The differences between my experience and those of my Zimbabwean volunteer colleagues was brought into sharp focus by the fact I secured a job within one month of returning to London, like all of the other UK volunteers. Many of the Zim volunteers weren’t in the same position. Some were at university, but many remained unemployed.
As I completed research into the enterprise support that was available in different areas in Zimbabwe, I found that the missing element was resources and diversity in projects. Many enterprise projects are rightfully focused on livestock and agriculture. However these are at risk of creating more suppliers than buyers in some areas. Then further inspiration came on a rural road during my holiday, research trip thingy:
I saw RE:13 in my mind. I would source the raw materials - recycled material, fabric scraps and unused textiles and we would work with people to produce a variety of different and innovative items, with a sustainable angle. That way someone could stop and buy from more than one seller. …and now we’re here!
"Natalie, are you qualified to deliver RE:13?"
- I've been working in enterprise and entrepreneurship education and support for over 15 years
- I currently run 13 Rhythms, a business and professional development service that provides coaching, workshops and training to individuals and organisations
- I have extensive experience in supporting others to start their own businesses as a business advisor, mentor and coach
- RE:13 has been two years in the making with research, partnership work and planning
- My six months in Zimbabwe gave me experience of the challenges of working in an international context and with RE:13 operating there, my network of colleagues there form a crucial part of this project
- I'm a SFEDI qualified business advisor and an UnLtd Social Enterprise Champion both relevant to this project
- I ran my own boutique in London until 2008
I say all of this to say, that your donations will be in safe hands with me! It can be difficult to know who to support and why, but my passion for this project is matched by my skills, qualifications, experience and drive to make this project successful. I'm not doing it alone, I'm just the face of it all...
How can you help?
The simplest way is to make a pledge now that you've read this far! I hope to have answered enough of your questions to help you see and share my vision and for you to offer financial support however large or small. I have a list of Rewards for your pledges too and new Rewards will be added all the time, so it'll be good to keep checking back with us.
You could pledge the equivalent of the cost of one day's cafe coffee and croissant and really make a difference to our project. Or maybe you could give £1 every week for the life of the campaign. Or do one big donation and make a big splash! Or maybe pledge and forward the campaign to three other people and ask them to match your pledge? There are lots of ways to support - sharing the campaign with a supportive message will really help too - but money helps the most!
Our pledge rewards start from £1. The choice is yours - we are grateful for every penny that you choose to give.

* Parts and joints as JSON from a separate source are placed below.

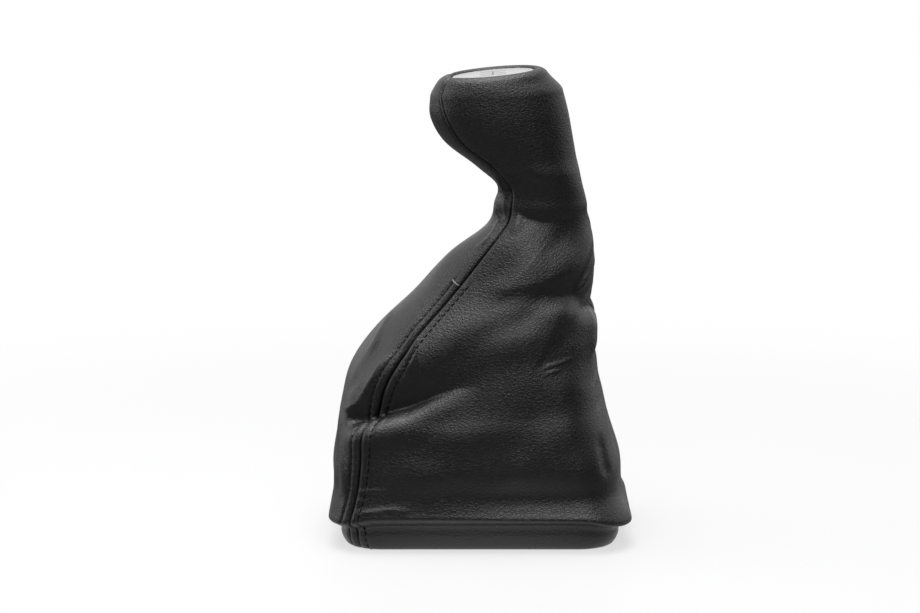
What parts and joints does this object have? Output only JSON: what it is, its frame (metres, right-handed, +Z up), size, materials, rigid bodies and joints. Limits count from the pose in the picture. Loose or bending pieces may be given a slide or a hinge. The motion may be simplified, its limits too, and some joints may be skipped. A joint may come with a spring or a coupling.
{
  "type": "gear lever gaiter",
  "caption": "Leather gear lever gaiter sewn in one with its padded knob cover, standing on a leather-covered rectangular frame, with an oval metal plate in the knob's crown.",
  "frame": {"origin": "middle of the foot, on the surface that the gaiter stands on", "axes": "+Z up; -X to the front, where the knob's nose points; -Y the left side, which the picture shows"},
  "size_m": [0.1494, 0.1148, 0.2333],
  "materials": {
    "leather": "black, fine grain, low sheen",
    "core_plastic": "moulded, unseen",
    "frame_plastic": "moulded, lightly textured",
    "plate_metal": "satin with an engraved shift pattern",
    "bush_metal": "turned"
  },
  "bodies": {
    "root": {"front_panel": "leather", "left_side_panel": "leather", "right_side_panel": "leather", "knob_core": "core_plastic", "lever_bush": "bush_metal", "plaque_carrier": "frame_plastic", "plaque": "plate_metal", "base_frame": "frame_plastic"}
  },
  "joints": []
}
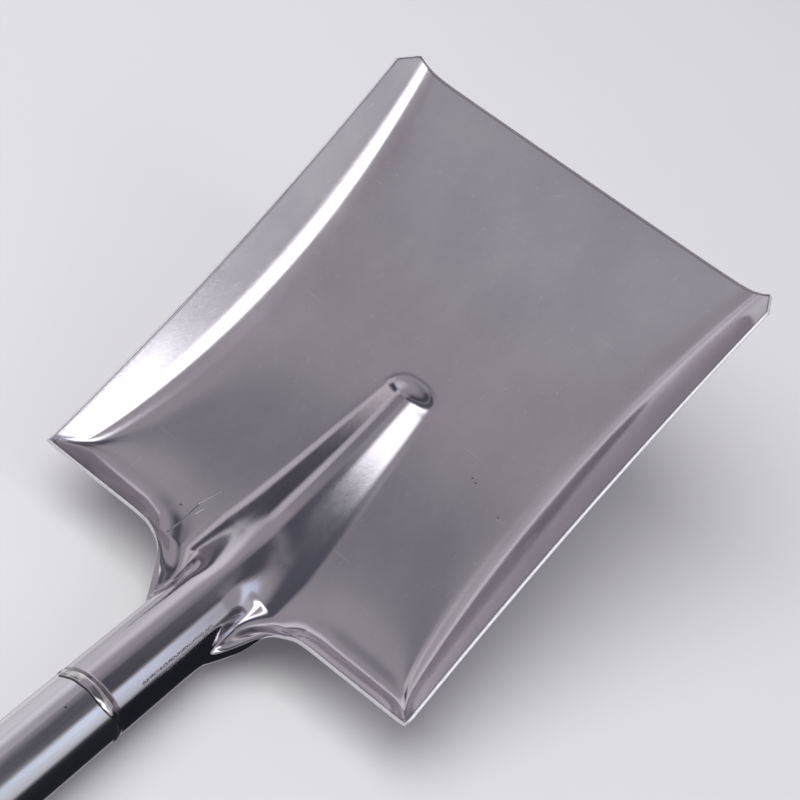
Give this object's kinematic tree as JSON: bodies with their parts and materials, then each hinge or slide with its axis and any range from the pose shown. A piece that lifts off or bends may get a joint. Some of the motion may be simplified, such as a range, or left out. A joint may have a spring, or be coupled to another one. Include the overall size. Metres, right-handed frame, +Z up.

If you choose to support RE:13 you will:
- be thanked profusely! Giving is a choice and making the choice to support our work is something we will be very grateful for
- receive exclusive early access to our collections and special product ranges reserved just for our supporters
- be recognised as a supporter and named on our project updates, website and social media - optional
- FEEL GOOD!
Below are some ways you can join us and support RE:13:
- Share! Share! Share! Please make a donation, then share this campaign with others telling them that you've supported us today and throughout our campaign
- Encourage everyone you know to make a donation too
- Help us in our fundraising endeavours - post a supportive video about RE:13 on your social media pages along with the link to this crowdfunder page telling people why they should support RE:13
So. That's it!
THANK YOU for reading this and thank you for your pledge...Go on, make a pledge NOW! Tatenda...
For information on volunteering with RE:13 13rhythms.com/projects
Watch here Natalie Talks RE:13
Apply here to take part in the RE:13 International Volunteering Programme
For more information on Natalie and 13 Rhythms, please visit: 13Rhythms
What's My Why? The Big Picture - extra info
The United Nations has committed to a global set of Sustainable Development Goals designed to create a world in which core principles and access to various opportunities, benefits and resources are available to all. These are the high level goals that RE:13's work will contribute to:
- Gender equality
- Decent work and economic growth
- Partnerships for the goals
- Quality education
- Industry, innovation and infrastructure
Whilst there is a need to focus on communities and families, there is an implicit focus on the involvement of women in the work of RE:13. Globally women reinvest 90% of what they earn into their families, creating a postive knock-on effect for their children, partners and the communities in which they live. (Monique Villa, CEO of the Thomson Reuters Foundation)
Nina Kabeer, Professor of Gender and Development at London School of Economics has stated that a wide range of economic research shows that investing in women and girls is one of the highest return opportunites available in the developing world. Bringing more women into the labour force can significantly boost per capital income and GDP growth. Women's higher likelihood to use their earnings to buy goods and services that improve family welfare can create a wildly positive and productive circle. RE:13 is all about supporting this cycle.
Research from the Zimbabwe Economic Policy Analysis and Research Unit states that "The major strength of Zimbabwe’s SMEs is their flexibility in adapting to changes in market tastes and preferences. On the other hand, they face challenges related to management ability, financial constraints, accommodation challenges as well as weak legal and regulatory structures. The paper identifies that SMEs have been a major source of livelihood income for many households in Zimbabwe, especially those whose heads lost their jobs during the economic downturn of 2000 –2008." (Exploring the Role of SMEs in Zimbabwe's Economic Development). This research and global objectives provides the backdrop to the work of RE:13. What is important to me is that on the ground, our impact is felt in a practical way - through supporting the creation of micro-businesses among individuals in the communities in which we work.